泡を吹いて気絶しているムーチョを見た母は、
「きゃああああああああ!!」
と、半狂乱になりながら救急車を呼んで、緊急入院と相なった。ムーチョはもちろんこの事件のことは覚えていないが、母に似て元来酒に弱い体質なのと、家族の酒乱史が反面教師となって、酒とは縁のない人生を送っているナイス現在。そして加害者の祖父には“乳幼児には酒を飲ませてはいけない”ほか、世の中のありとあらゆる常識がなかった。なんの悪意もなく、笑顔で行われるこうした珍事は、祖父の精神疾患がベースとなって、酒がさらなる拍車をかける、というものだった。
父以外の家族は、そんな祖父の暴走について、わりとフレキシブルに対応したり流したりすることができたのだけど、父には、あんなんでも意外とクソ真面目で保守的なところがあったから、社会的にスタンダードでない祖父を許せなかったのかもしれない。
ところでこの原稿のために“心の酒乱アルバム”(そんなものがあること自体が、甚だおかしい)をめくっていた時、ふと、驚愕の記憶が蘇った。
確か私が3、4歳の頃。当時の猫沢家には“台所のおばちゃん”と呼ばれていた通いのお手伝いさんがいて、昼と夜の食事をこしらえてくれていた。おばちゃんは、夕食時、かならずコップ1杯の冷酒を飲むことを楽しみにしていた。

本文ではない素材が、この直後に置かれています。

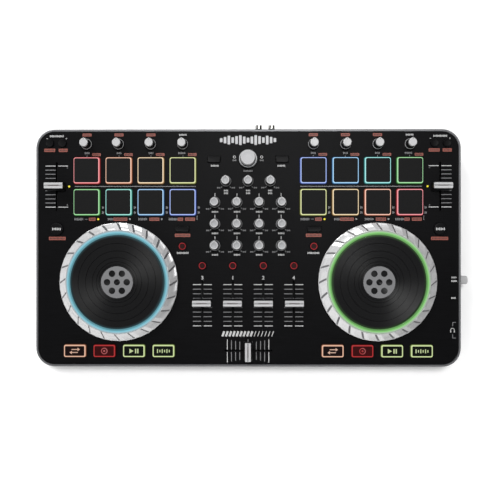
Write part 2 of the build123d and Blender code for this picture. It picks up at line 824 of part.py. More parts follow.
# ---- microphone level knob on the right side ----
with BuildPart() as mic_shaft:
    with BuildSketch(side_plane(mic_shaft_start, mic_knob_y, side_axis_z)):
        Circle(shaft_radius)
    extrude(amount=mic_shaft_end - mic_shaft_start)
mic_shaft.part.label = "shaft"
with BuildPart() as mic_cap:
    with BuildSketch(side_plane(mic_knob_start, mic_knob_y, side_axis_z)):
        Circle(mic_knob_radius)
    extrude(amount=mic_knob_end - mic_knob_start)
    chamfer(mic_cap.faces().sort_by(Axis.X)[-1].edges(), knob_edge_fillet)
    with BuildSketch(side_plane(mic_knob_start, mic_knob_y, side_axis_z)):
        Circle(shaft_radius)
    extrude(amount=mic_shaft_end - mic_knob_start, mode=Mode.SUBTRACT)
    with BuildSketch(side_plane(mic_knob_end, mic_knob_y, side_axis_z)):
        with Locations((0, mic_knob_radius - pointer_length / 2)):
            Rectangle(pointer_width, pointer_length)
    extrude(amount=-pointer_depth, mode=Mode.SUBTRACT)
mic_cap.part.label = "cap"
save(Compound(children=[mic_cap.part, mic_shaft.part]), "mic_level_knob")

# ---- browse control: a shaft that pushes down, and a knob that turns on it ----
with BuildPart() as browse_shaft:
    with BuildSketch(Plane((0, browse_y, shaft_bottom))):
        Circle(shaft_radius)
    extrude(amount=shaft_top - shaft_bottom)
save(browse_shaft.part, "browse_shaft")

with BuildPart() as browse_knob:
    with BuildSketch(Plane((0, browse_y, browse_bottom))):
        Circle(browse_base_radius)
    extrude(amount=browse_base_height)
    with BuildSketch(Plane((0, browse_y, browse_bottom + browse_base_height))):
        Circle(browse_top_radius)
    extrude(amount=browse_top - browse_bottom - browse_base_height, taper=knob_body_taper)
    fillet(browse_knob.faces().sort_by(Axis.Z)[-1].edges(), knob_edge_fillet)
    with BuildSketch(Plane((0, browse_y, browse_bottom))):
        Circle(bushing_bore_radius)
    extrude(amount=browse_bore_top - browse_bottom, mode=Mode.SUBTRACT)
save(browse_knob.part, "browse_knob")


def make_fader(label, x, y, across):
    """A fader: a carriage with its lever blade, and a cap on top. across is true for left-right travel."""
    travel_dir = (1, 0, 0) if across else (0, 1, 0)
    base_plane = Plane(origin=(x, y, 0), x_dir=travel_dir, z_dir=(0, 0, 1))
    span_dir = travel_dir[1], -travel_dir[0], 0
    profile_plane = Plane(origin=(x, y, 0), x_dir=travel_dir, z_dir=span_dir)
    with BuildPart() as carriage:
        with BuildSketch(base_plane.offset(carriage_bottom)):
            Rectangle(carriage_length, carriage_width)
        extrude(amount=carriage_top - carriage_bottom)
        with BuildSketch(base_plane.offset(carriage_top)):
            Rectangle(lever_width, lever_thickness)
        extrude(amount=lever_top - carriage_top)
    carriage.part.label = "carriage"
    with BuildPart() as cap:
        with BuildSketch(profile_plane):
            with BuildLine():
                half_base = fader_cap_base / 2
                half_crest = fader_cap_crest / 2
                Polyline(
                    (-half_crest, fader_cap_top),
                    (-half_base, fader_cap_bottom + fader_cap_lip),
                    (-half_base, fader_cap_bottom),
                    (half_base, fader_cap_bottom),
                    (half_base, fader_cap_bottom + fader_cap_lip),
                    (half_crest, fader_cap_top),
                )
                ThreePointArc(
                    (half_crest, fader_cap_top),
                    (0, fader_cap_top - fader_cap_dip),
                    (-half_crest, fader_cap_top),
                )
            make_face()
        extrude(amount=fader_cap_span / 2, both=True)
        with BuildSketch(base_plane.offset(fader_cap_bottom)):
            Rectangle(lever_width, lever_thickness)
        extrude(amount=lever_top - fader_cap_bottom, mode=Mode.SUBTRACT)
    cap.part.label = "cap"
    save(Compound(children=[cap.part, carriage.part]), label)


# ---- faders ----
for side, sign in deck_sides.items():
    make_fader(f"{side}_pitch_fader", sign * pitch_fader_x, pitch_fader_y, across=False)
for channel, x in zip(channel_numbers, channel_fader_x):
    make_fader(f"channel_{channel}_fader", x, channel_fader_y + channel_cap_rest, across=False)
make_fader("crossfader", 0.0, crossfader_y, across=True)


def outline(size, margin):
    """A button's outline grown by a margin: size is a radius, or a length, a width and a corner radius."""
    if isinstance(size, tuple):
        length, width, corner = size
        RectangleRounded(length + 2 * margin, width + 2 * margin, corner + margin)
    else:
        Circle(size + margin)


def make_buttons(label, *kinds):
    """Caps with a retaining flange below the panel, a sloping top edge, and a stem over the switch."""
    with BuildPart() as buttons:
        for points, size, shoulder, top, slope in kinds:
            for start, end, margin, taper in (
                (flange_bottom, flange_top, flange_margin, 0),
                (flange_top, shoulder, 0, 0),
                (shoulder, top, 0, slope),
            ):
                with BuildSketch(Plane.XY.offset(start)):
                    with Locations(*points):
                        outline(size, margin)
                extrude(amount=end - start, taper=taper)
            with BuildSketch(Plane.XY.offset(flange_bottom)):
                with Locations(*points):
                    Circle(stem_radius)
            extrude(amount=stem_bottom - flange_bottom)
    save(buttons.part, label)


# ---- pads with a sloping translucent skirt, and transport keys, one group for each deck ----
pad_outline = (pad_size, pad_size, pad_corner)
key_outline = (key_length, key_width, key_corner)
key_shoulder = key_top - key_edge_chamfer
for side in deck_sides:
    make_buttons(
        f"{side}_pads", (pad_points[side], pad_outline, pad_shoulder, pad_top, pad_taper)
    )
    make_buttons(
        f"{side}_transport_buttons",
        (key_points[side], key_outline, key_shoulder, key_top, chamfer_slope),
    )

# ---- remaining buttons, grouped by kind ----
load_outline = (load_length, load_width, load_corner)
shift_outline = (shift_length, shift_width, shift_corner)
button_shoulder = button_top - button_edge_chamfer
button_profile = (button_shoulder, button_top, chamfer_slope)
make_buttons("pitch_bend_buttons", (pitch_bend_points, small_button_radius, *button_profile))
make_buttons("layer_buttons", (layer_points, layer_button_radius, *button_profile))
make_buttons(
    "load_and_shift_buttons",
    (load_points, load_outline, *button_profile),
    (shift_points, shift_outline, *button_profile),
)
make_buttons(
    "cue_and_scratch_buttons",
    (cue_points + scratch_points, small_button_radius, *button_profile),
)
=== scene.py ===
import math
import bmesh
import bpy
from mathutils import Matrix, Vector


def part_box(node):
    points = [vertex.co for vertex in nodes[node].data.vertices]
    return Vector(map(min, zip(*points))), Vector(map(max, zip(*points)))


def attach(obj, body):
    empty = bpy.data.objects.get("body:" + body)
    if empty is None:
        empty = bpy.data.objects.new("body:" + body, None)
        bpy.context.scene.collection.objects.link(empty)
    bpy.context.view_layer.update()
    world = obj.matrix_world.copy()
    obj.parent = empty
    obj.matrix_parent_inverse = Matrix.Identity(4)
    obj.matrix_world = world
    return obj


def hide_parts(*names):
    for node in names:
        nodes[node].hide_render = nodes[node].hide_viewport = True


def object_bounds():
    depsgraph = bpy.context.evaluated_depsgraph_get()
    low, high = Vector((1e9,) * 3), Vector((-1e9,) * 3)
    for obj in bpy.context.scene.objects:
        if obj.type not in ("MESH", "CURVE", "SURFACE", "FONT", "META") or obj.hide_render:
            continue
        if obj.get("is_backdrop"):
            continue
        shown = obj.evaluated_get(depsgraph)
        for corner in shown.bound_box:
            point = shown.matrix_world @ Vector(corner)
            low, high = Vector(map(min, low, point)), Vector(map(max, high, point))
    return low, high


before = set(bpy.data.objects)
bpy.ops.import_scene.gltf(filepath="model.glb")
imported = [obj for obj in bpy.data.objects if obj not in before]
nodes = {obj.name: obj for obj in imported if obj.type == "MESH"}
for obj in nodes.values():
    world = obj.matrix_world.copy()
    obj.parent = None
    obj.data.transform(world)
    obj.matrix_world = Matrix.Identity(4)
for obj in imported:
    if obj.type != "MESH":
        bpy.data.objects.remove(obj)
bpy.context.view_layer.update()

MM = 0.001
DECKS = {"left": -1, "right": 1}

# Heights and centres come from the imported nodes, in millimetres.


def box_mm(name):
    low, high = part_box(name)
    return Vector(low) / MM, Vector(high) / MM


def centre_mm(name):
    low, high = box_mm(name)
    return (low + high) / 2


def row_of(node, size, count, axis=0):
    """Centres, along an axis, of count equal flanged caps of one node."""
    low, high = box_mm(node)
    margin = size / 2 + FLANGE_MARGIN
    first, last = low[axis] + margin, high[axis] - margin
    return [first + (last - first) * i / (count - 1) for i in range(count)]


def parts_of(name):
    """Middle, in millimetres, of every separate solid of a node, from left to right."""
    bm = bmesh.new()
    bm.from_mesh(nodes[name].data)
    bm.transform(nodes[name].matrix_world)
    bmesh.ops.remove_doubles(bm, verts=bm.verts, dist=1e-6)
    waiting, middles = set(bm.verts), []
    while waiting:
        front = [waiting.pop()]
        solid = list(front)
        while front:
            for edge in front.pop().link_edges:
                for vert in edge.verts:
                    if vert in waiting:
                        waiting.discard(vert)
                        front.append(vert)
                        solid.append(vert)
        ends = [(min(v.co[i] for v in solid), max(v.co[i] for v in solid)) for i in range(3)]
        middles.append(Vector((low + high) / 2 for low, high in ends) / MM)
    bm.free()
    return sorted(middles, key=lambda middle: (round(middle.x, 1), middle.y))


FLANGE_MARGIN, FLANGE_BOTTOM, FLANGE_TOP = 1.4, 29.6, 31.6
NIB_SPREAD = 30.0
STEM_RADIUS, STEM_BOTTOM = 2.2, 24.9
RCA_BODY, RCA_AXIS = 10.0, 20.0
PANEL = box_mm("top_panel")[1].z
PRINT_RISE = 0.06
CASE = box_mm("side_frame")
KNOB_TOP = box_mm("gain_knob_middle")[1].z
SHAFT_RADIUS, SHAFT_BOTTOM = 3.0, box_mm("gain_knob_middle")[0].z
PAD_TOP = box_mm("left_pads")[1].z
KEY_TOP = box_mm("left_transport_buttons")[1].z
BUTTON_TOP = box_mm("pitch_bend_buttons")[1].z
CAP_BOTTOM = 35.5
CAP_TOP = box_mm("crossfader")[1].z
JOG_CREST = box_mm("left_jog_plate")[0].z + 7.0
PLATE_TOP = box_mm("left_jog_plate")[1].z


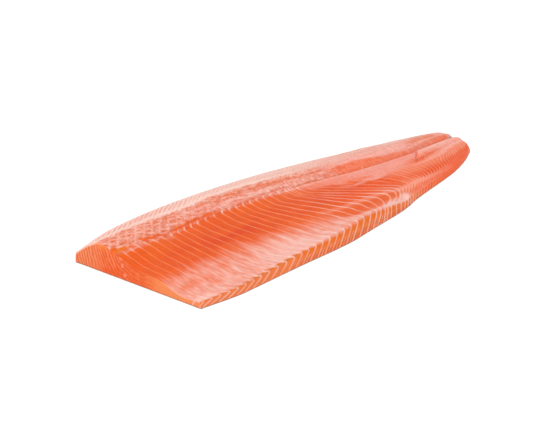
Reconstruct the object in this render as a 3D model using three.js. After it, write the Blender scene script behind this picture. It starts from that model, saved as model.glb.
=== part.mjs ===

その日も、おばちゃんの夕餉の席にはグラスに入った酒が置かれていたのだが、私は透明な酒を水と勘違いして、うっかりそれを飲んでしまった。しかも一気に。
「アッ、エミが日本酒飲んじゃったよ!」
と、周りの大人たちは焦ったが、この時の私の感想は、
「美味い」
であった。思えばこの時から、猫沢家の酒好き体質の片鱗が私にもあったと言っていい。
それから数日経ったある夜、私は先日のコップ酒一気飲みを思い出し、「あの美味しい水、また飲みたいな」と、とてもピュアな気持ちで台所へ向かった。流し台の下に、日本酒の一升瓶が置いてあることも、もちろん知っていた上で。そして、目的のブツに辿り着くと、やおら栓を抜いてグビグビと直飲みした。
「ぷはあ〜。やっぱ、美味い!」
そして、“美味しい水”を飲んだ後は、なぜか気持ちよく眠れるということも発見した。それからというもの幼少の私には如何ともし難い、猫沢家での騒動がひどかった日の夜などに、こっそり飲酒を繰り返した。記憶では数ヶ月間、といったところだろうか。
しかし、ある日突然、私は酒を飲むのをやめた。これもまた、3、4歳の女児が考えるにはあまりにませた悟りだと思うが、「これ以上、“美味しい水”を飲み続けたらダメになる!」とはっきり思ったのだ。かくして私は、超早期飲酒と軽いアルコール依存を経て、超早期離脱を終えた。